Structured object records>
○ ○ ○
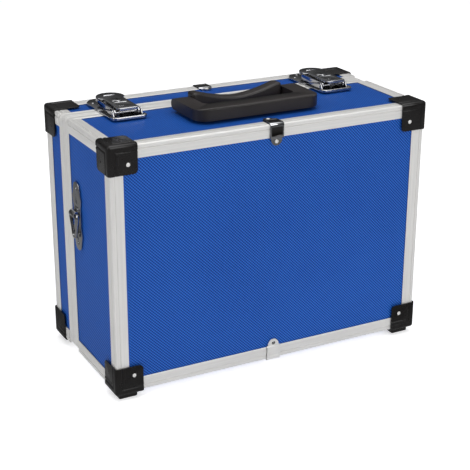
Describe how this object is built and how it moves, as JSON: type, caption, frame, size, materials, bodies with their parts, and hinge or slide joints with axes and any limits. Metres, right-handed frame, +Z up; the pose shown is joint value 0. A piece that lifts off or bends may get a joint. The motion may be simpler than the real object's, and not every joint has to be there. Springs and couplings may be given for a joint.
{
  "type": "telescope carry case",
  "caption": "Hard carry case with a bent metal rim, blue laminated boards, moulded corners, keyed latches, folding handle, strap rings and a foam insert.",
  "frame": {"origin": "on the surface the feet stand on, under the middle of the case", "axes": "+X along the long front face, +Y from the front (base) panel to the lid, +Z up to the handle and latches"},
  "size_m": [0.3328, 0.1584, 0.254],
  "materials": {
    "aluminium": "satin anodised",
    "chrome": "bright nickel plate on pressed steel",
    "blue_board": "embossed laminate on board",
    "black_plastic": "satin moulded",
    "handle_plastic": "fine grain moulded",
    "grey_foam": "open-cell foam"
  },
  "bodies": {
    "case_body": {"base_panel": "blue_board", "body_wall_hinge_side": "blue_board", "body_wall_latch_side": "blue_board", "body_wall_left": "blue_board", "body_wall_right": "blue_board", "body_edge_hinge_side": "aluminium", "body_edge_latch_side": "aluminium", "body_edge_left": "aluminium", "body_edge_right": "aluminium", "body_post_lower_left": "aluminium", "body_post_lower_right": "aluminium", "body_post_upper_left": "aluminium", "body_post_upper_right": "aluminium", "body_rim": "aluminium", "body_corner_lower_left": "black_plastic", "body_corner_lower_right": "black_plastic", "body_corner_upper_left": "black_plastic", "body_corner_upper_right": "black_plastic", "body_foam": "grey_foam", "body_clip_lower": "chrome", "body_clip_upper": "chrome", "strap_plate_left": "chrome", "strap_plate_right": "chrome", "handle_base": "handle_plastic", "latch_base_left": "chrome", "latch_base_right": "chrome", "latch_pin_left": "chrome", "latch_pin_right": "chrome", "hinge_leaf_body": "aluminium", "hinge_pin": "chrome"},
    "lid": {"lid_panel": "blue_board", "lid_wall_hinge_side": "blue_board", "lid_wall_latch_side": "blue_board", "lid_wall_left": "blue_board", "lid_wall_right": "blue_board", "lid_edge_frame": "aluminium", "lid_post_lower_left": "aluminium", "lid_post_lower_right": "aluminium", "lid_post_upper_left": "aluminium", "lid_post_upper_right": "aluminium", "lid_rim": "aluminium", "lid_corner_lower_left": "black_plastic", "lid_corner_lower_right": "black_plastic", "lid_corner_upper_left": "black_plastic", "lid_corner_upper_right": "black_plastic", "lid_foam": "grey_foam", "lid_clip_lower": "chrome", "lid_clip_upper": "chrome", "latch_catch_left": "chrome", "latch_catch_right": "chrome", "hinge_leaf_lid": "aluminium"},
    "handle": {"handle_grip": "handle_plastic"},
    "left_latch_link": {"latch_link_left": "chrome"},
    "left_latch_lever": {"latch_lever_left": "chrome"},
    "left_lock": {"lock_cylinder_left": "chrome"},
    "left_strap_ring": {"strap_ring_left": "chrome"},
    "right_latch_link": {"latch_link_right": "chrome"},
    "right_latch_lever": {"latch_lever_right": "chrome"},
    "right_lock": {"lock_cylinder_right": "chrome"},
    "right_strap_ring": {"strap_ring_right": "chrome"}
  },
  "joints": [
    {"name": "lid_hinge", "type": "hinge", "parent": "case_body", "child": "lid", "pos_m": [0, 0.0305, 0.004], "axis": [-1, 0, 0], "range_deg": [0, 100]},
    {"name": "handle_fold", "type": "hinge", "parent": "case_body", "child": "handle", "pos_m": [0, 0.001, 0.245], "axis": [-1, 0, 0], "range_deg": [0, 100]},
    {"name": "left_latch_lift", "type": "hinge", "parent": "case_body", "child": "left_latch_link", "pos_m": [-0.109, 0.0045, 0.243], "axis": [1, 0, 0], "range_deg": [0, 80]},
    {"name": "left_latch_lever_tilt", "type": "hinge", "parent": "left_latch_link", "child": "left_latch_lever", "pos_m": [-0.109, 0.0405, 0.2438], "axis": [-1, 0, 0], "range_deg": [0, 140]},
    {"name": "left_lock_turn", "type": "hinge", "parent": "left_latch_lever", "child": "left_lock", "pos_m": [-0.109, 0.0265, 0.249], "axis": [0, 0, 1], "range_deg": [0, 90]},
    {"name": "left_ring_swing", "type": "hinge", "parent": "case_body", "child": "left_strap_ring", "pos_m": [-0.1632, 0.0045, 0.154], "axis": [0, 1, 0], "range_deg": [0, 150]},
    {"name": "right_latch_lift", "type": "hinge", "parent": "case_body", "child": "right_latch_link", "pos_m": [0.109, 0.0045, 0.243], "axis": [1, 0, 0], "range_deg": [0, 80]},
    {"name": "right_latch_lever_tilt", "type": "hinge", "parent": "right_latch_link", "child": "right_latch_lever", "pos_m": [0.109, 0.0405, 0.2438], "axis": [-1, 0, 0], "range_deg": [0, 140]},
    {"name": "right_lock_turn", "type": "hinge", "parent": "right_latch_lever", "child": "right_lock", "pos_m": [0.109, 0.0265, 0.249], "axis": [0, 0, 1], "range_deg": [0, 90]},
    {"name": "right_ring_swing", "type": "hinge", "parent": "case_body", "child": "right_strap_ring", "pos_m": [0.1632, 0.0045, 0.154], "axis": [0, -1, 0], "range_deg": [0, 150]}
  ],
  "couplings": [
    {"joint": "left_latch_lever_tilt", "follows": "left_latch_lift", "ratio": 1.75},
    {"joint": "right_latch_lever_tilt", "follows": "right_latch_lift", "ratio": 1.75}
  ]
}
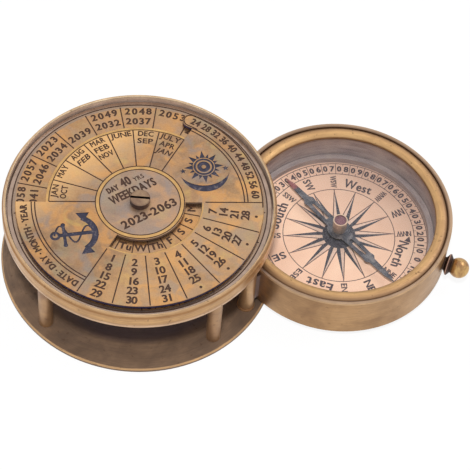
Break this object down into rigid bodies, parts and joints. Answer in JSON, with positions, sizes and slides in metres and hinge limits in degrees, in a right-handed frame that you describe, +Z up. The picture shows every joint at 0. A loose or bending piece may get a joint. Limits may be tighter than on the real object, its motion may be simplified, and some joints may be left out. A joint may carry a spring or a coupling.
{
  "type": "calendar compass",
  "caption": "Round desk calendar with turning year and date dials on pillars, over a round brass compass that swings out on a corner post.",
  "frame": {"origin": "centre of the base plate's underside, on the calendar's axis", "axes": "+Z up, +X to the right of the front, towards the swung-out compass, +Y to the back"},
  "size_m": [0.1332, 0.0812, 0.0285],
  "materials": {
    "dark_brass": "dark aged satin",
    "case_brass": "antique satin",
    "pillar_brass": "antique satin",
    "screw_brass": "worn satin",
    "dial_brass": "mottled antique patina, etched and filled",
    "bright_brass": "polished",
    "needle_steel": "blued, red north tip",
    "window_glass": "clear",
    "jewel": "polished bearing stone",
    "printed_card": "printed dial card",
    "backing_metal": "plain",
    "dark_lining": "oxidised"
  },
  "bodies": {
    "stand": {"base_plate": "dark_brass", "base_screws": "screw_brass", "deck_screws": "screw_brass", "front_left_pillar": "pillar_brass", "front_right_pillar": "pillar_brass", "rear_pillar": "pillar_brass", "hinge_post": "pillar_brass", "lower_thrust_washer": "pillar_brass", "upper_thrust_washer": "pillar_brass", "calendar_housing": "case_brass", "disc_spacer": "pillar_brass", "centre_bush": "pillar_brass", "separator_washer": "pillar_brass", "centre_screw": "screw_brass", "centre_nut": "screw_brass"},
    "year_dial": {"year_disc": "dial_brass"},
    "calendar_face": {"face_plate": "dial_brass"},
    "compass": {"compass_case": "case_brass", "hinge_barrel": "pillar_brass", "hinge_saddle": "pillar_brass", "card_backing": "backing_metal", "compass_card": "printed_card", "card_ring": "dark_lining", "needle_post": "pillar_brass", "compass_glass": "window_glass", "compass_bezel": "bright_brass", "pull_knob": "bright_brass"},
    "needle": {"compass_needle": "needle_steel", "needle_cap": "bright_brass", "cap_jewel": "jewel"}
  },
  "joints": [
    {"name": "compass_swing", "type": "hinge", "parent": "stand", "child": "compass", "pos_m": [0.03187, -0.01409, 0.01145], "axis": [0, 0, 1], "range_deg": [-95, 111.09]},
    {"name": "year_disc_spin", "type": "hinge", "parent": "stand", "child": "year_dial", "pos_m": [0, 0, 0.02425], "axis": [0, 0, 1], "continuous": true},
    {"name": "face_plate_spin", "type": "hinge", "parent": "stand", "child": "calendar_face", "pos_m": [0, 0, 0.02585], "axis": [0, 0, 1], "continuous": true},
    {"name": "needle_spin", "type": "hinge", "parent": "compass", "child": "needle", "pos_m": [0.05649, 0.01058, 0.0077], "axis": [0, 0, 1], "continuous": true}
  ]
}
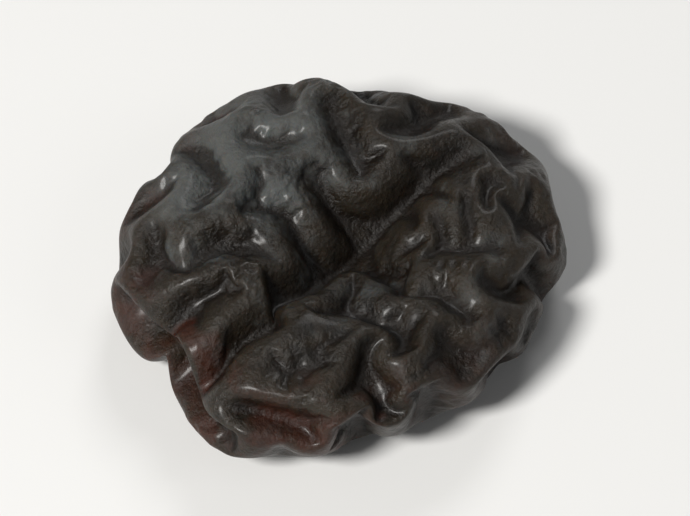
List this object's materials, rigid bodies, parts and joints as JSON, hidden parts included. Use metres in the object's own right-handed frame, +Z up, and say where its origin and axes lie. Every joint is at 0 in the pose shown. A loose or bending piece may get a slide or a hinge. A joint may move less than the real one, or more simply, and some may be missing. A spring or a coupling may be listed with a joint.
{
  "type": "dried apricot",
  "caption": "Whole dried apricot with its stone removed: a flat, folded fruit with a seam, a sunken cheek and a slit at the stem end.",
  "frame": {"origin": "on the surface that the fruit lies on, under the middle of its outline", "axes": "+Z up, through the flat of the fruit, and +X from the stem end with its slit to the tip"},
  "size_m": [0.0396, 0.036, 0.0115],
  "materials": {
    "dried_skin": "satin"
  },
  "bodies": {
    "root": {"apricot": "dried_skin"}
  },
  "joints": []
}
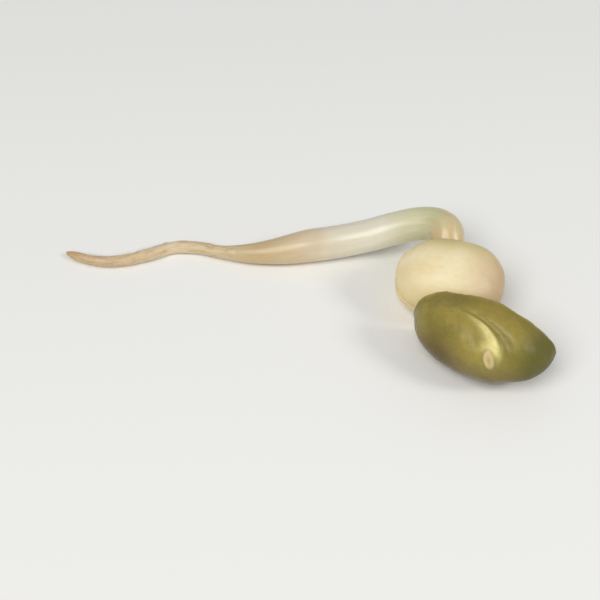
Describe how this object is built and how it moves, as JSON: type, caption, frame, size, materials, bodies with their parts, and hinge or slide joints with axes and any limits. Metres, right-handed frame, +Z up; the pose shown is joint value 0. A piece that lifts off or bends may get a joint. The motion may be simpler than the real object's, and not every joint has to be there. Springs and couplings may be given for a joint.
{
  "type": "mung bean sprout",
  "caption": "Young mung bean sprout lying on its side: cream seed leaves, an olive seed coat slipping off them, and a hooked white stem that tapers into a wavy root.",
  "frame": {"origin": "middle of the bottom of the sprout's bounding box, on the surface it lies on", "axes": "+X towards the bean end, with the root running to -X; +Y towards the side where the stem leaves the bean in its hook, with the seed coat at -Y; +Z up"},
  "size_m": [0.0314, 0.0138, 0.0051],
  "materials": {
    "cotyledon": "satin",
    "seed_coat": "moist gloss",
    "stem": "satin",
    "first_leaf": "satin"
  },
  "bodies": {
    "root": {"cotyledon_upper": "cotyledon", "cotyledon_lower": "cotyledon", "first_leaves": "first_leaf", "seed_coat": "seed_coat", "hypocotyl_and_root": "stem"}
  },
  "joints": []
}
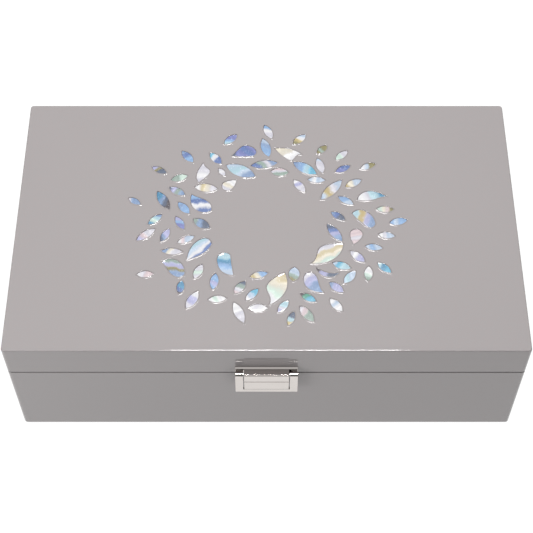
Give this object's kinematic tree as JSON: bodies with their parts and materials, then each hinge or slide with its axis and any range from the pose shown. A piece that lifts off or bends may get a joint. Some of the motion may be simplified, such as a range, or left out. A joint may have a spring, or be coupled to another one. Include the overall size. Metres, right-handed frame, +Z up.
{
  "type": "jewellery box",
  "caption": "Lacquered jewellery box with a hinged lid, shell-leaf inlay, front bail clasp, velvet lining, mirror and lift-out tray.",
  "frame": {"origin": "centre of the felt underside that the box rests on", "axes": "+X to the viewer's right along the width, -Y to the front with the clasp, +Z up"},
  "size_m": [0.3, 0.1851, 0.0925],
  "materials": {
    "lacquer": "wooden board under high-gloss warm grey lacquer",
    "felt": "pressed felt",
    "velvet": "short-pile velvet, pale silver grey",
    "ribbon": "satin ribbon",
    "mirror": "bevelled silvered glass",
    "nickel": "polished nickel plate",
    "steel": "turned steel",
    "bumper": "clear silicone dots",
    "shell_blue": "iridescent shell slip under lacquer",
    "shell_violet": "iridescent shell slip under lacquer",
    "shell_aqua": "iridescent shell slip under lacquer",
    "shell_green": "iridescent shell slip under lacquer",
    "shell_white": "iridescent shell slip under lacquer",
    "shell_rose": "iridescent shell slip under lacquer",
    "shell_gold": "iridescent shell slip under lacquer"
  },
  "bodies": {
    "base": {"base_bottom_panel": "lacquer", "base_front_wall": "lacquer", "base_back_wall": "lacquer", "base_left_wall": "lacquer", "base_right_wall": "lacquer", "base_felt": "felt", "base_floor_pad": "velvet", "base_ledge_front": "velvet", "base_ledge_back": "velvet", "base_ledge_left": "velvet", "base_ledge_right": "velvet", "base_rim_lining_front": "velvet", "base_rim_lining_back": "velvet", "base_rim_lining_left": "velvet", "base_rim_lining_right": "velvet", "base_divider_across": "velvet", "base_divider_long": "velvet", "base_divider_short": "velvet", "clasp_keeper": "nickel", "hinge_base_leaf_left": "nickel", "hinge_base_leaf_right": "nickel", "hinge_pins": "steel", "hinge_base_screws": "steel", "clasp_keeper_screws": "steel", "clasp_keeper_spring": "steel", "rim_bumpers": "bumper"},
    "lid": {"lid_top_panel": "lacquer", "lid_front_wall": "lacquer", "lid_back_wall": "lacquer", "lid_left_wall": "lacquer", "lid_right_wall": "lacquer", "lid_lining_front": "velvet", "lid_lining_back": "velvet", "lid_lining_left": "velvet", "lid_lining_right": "velvet", "lid_lining_pad": "velvet", "lid_mirror": "mirror", "hinge_lid_leaf_left": "nickel", "hinge_lid_leaf_right": "nickel", "hinge_lid_screws": "steel", "clasp_lid_bracket": "nickel", "clasp_pin": "nickel", "clasp_lid_screws": "steel", "shell_leaves_blue": "shell_blue", "shell_leaves_violet": "shell_violet", "shell_leaves_aqua": "shell_aqua", "shell_leaves_green": "shell_green", "shell_leaves_white": "shell_white", "shell_leaves_rose": "shell_rose", "shell_leaves_gold": "shell_gold"},
    "bail": {"clasp_bail": "nickel"},
    "tray": {"tray_floor": "velvet", "tray_front_wall": "velvet", "tray_back_wall": "velvet", "tray_left_wall": "velvet", "tray_right_wall": "velvet", "tray_long_dividers": "velvet", "tray_cross_dividers": "velvet", "ring_rolls": "velvet", "tray_pull_ribbons": "ribbon"}
  },
  "joints": [
    {"name": "lid_hinge", "type": "hinge", "parent": "base", "child": "lid", "pos_m": [0, 0.0877, 0.067], "axis": [-1, 0, 0], "range_deg": [0, 100], "deforming": ["clasp_keeper_spring"]},
    {"name": "clasp_swing", "type": "hinge", "parent": "lid", "child": "bail", "pos_m": [0, -0.0937, 0.0719], "axis": [-1, 0, 0], "range_deg": [0, 170], "deforming": ["clasp_keeper_spring"]},
    {"name": "tray_lift", "type": "slide", "parent": "base", "child": "tray", "axis": [0, 0, 1], "range_m": [0, 0.011]}
  ]
}
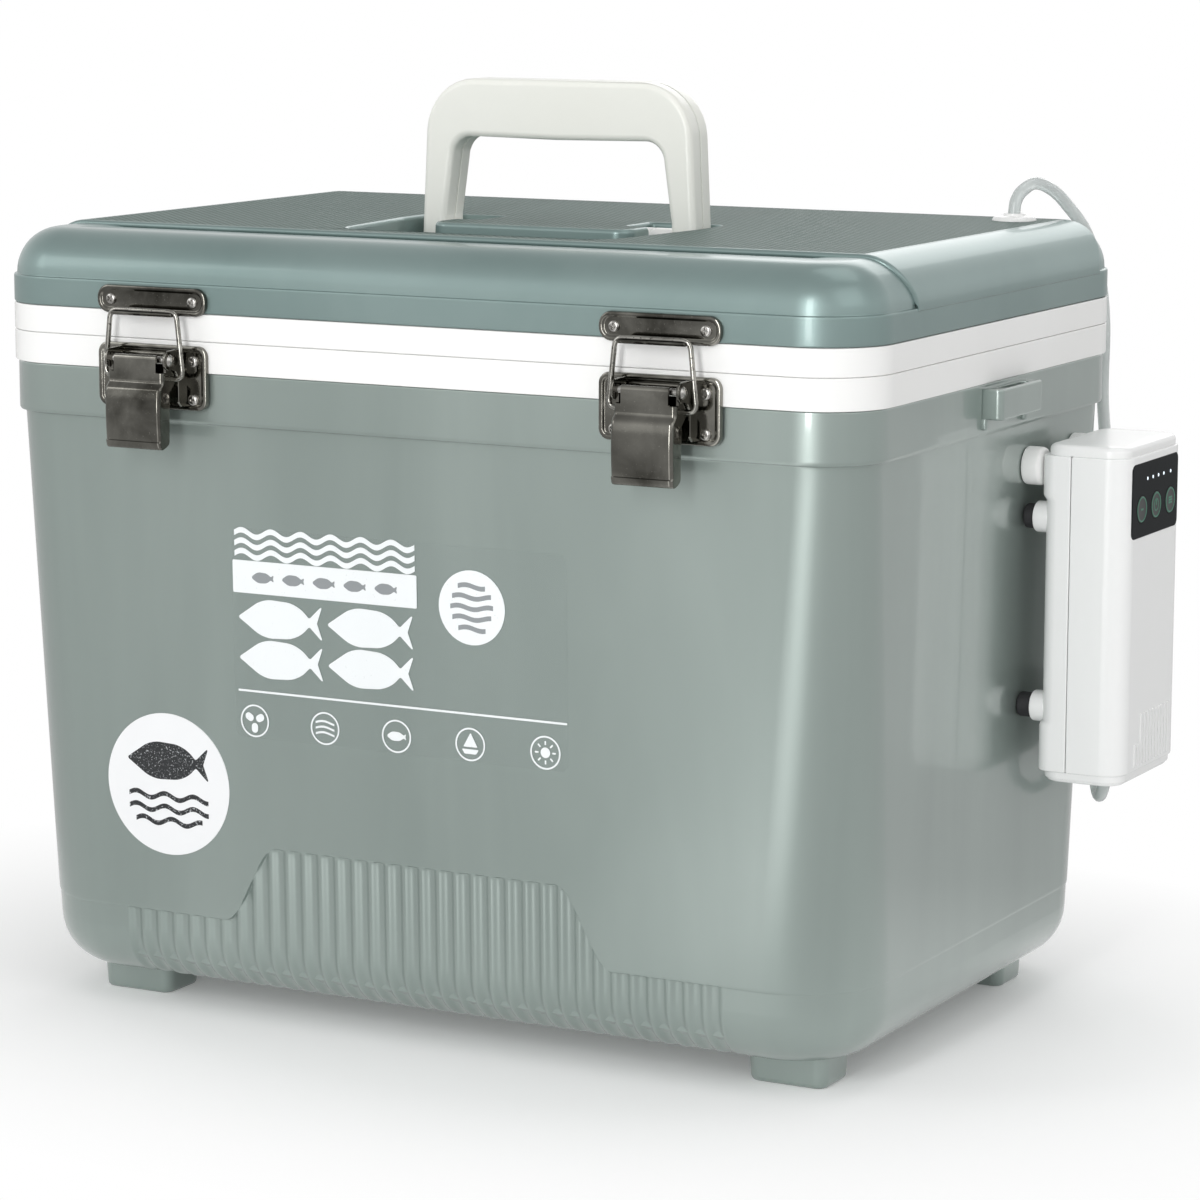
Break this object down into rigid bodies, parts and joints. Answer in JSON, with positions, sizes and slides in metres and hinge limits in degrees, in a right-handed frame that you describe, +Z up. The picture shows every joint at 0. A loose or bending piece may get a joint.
○ ○ ○
Show all lines above holding "shown".

RESULT OF THE TASK>
Describe how this object is built and how it moves, as JSON: type, caption, frame, size, materials, bodies with their parts, and hinge or slide joints with axes and any limits. Metres, right-handed frame, +Z up; the pose shown is joint value 0. A piece that lifts off or bends may get a joint. The motion may be simpler than the real object's, and not every joint has to be there. Springs and couplings may be given for a joint.
List this object's materials, rigid bodies, parts and joints as JSON, hidden parts included. Use metres in the object's own right-handed frame, +Z up, and say where its origin and axes lie. Every joint is at 0 in the pose shown. A loose or bending piece may get a slide or a hinge. A joint may move less than the real one, or more simply, and some may be missing. A spring or a coupling may be listed with a joint.
Describe how this object is built and how it moves, as JSON: type, caption, frame, size, materials, bodies with their parts, and hinge or slide joints with axes and any limits. Metres, right-handed frame, +Z up; the pose shown is joint value 0. A piece that lifts off or bends may get a joint. The motion may be simpler than the real object's, and not every joint has to be there. Springs and couplings may be given for a joint.
Give this object's kinematic tree as JSON: bodies with their parts and materials, then each hinge or slide with its axis and any range from the pose shown. A piece that lifts off or bends may get a joint. Some of the motion may be simplified, such as a range, or left out. A joint may have a spring, or be coupled to another one. Include the overall size. Metres, right-handed frame, +Z up.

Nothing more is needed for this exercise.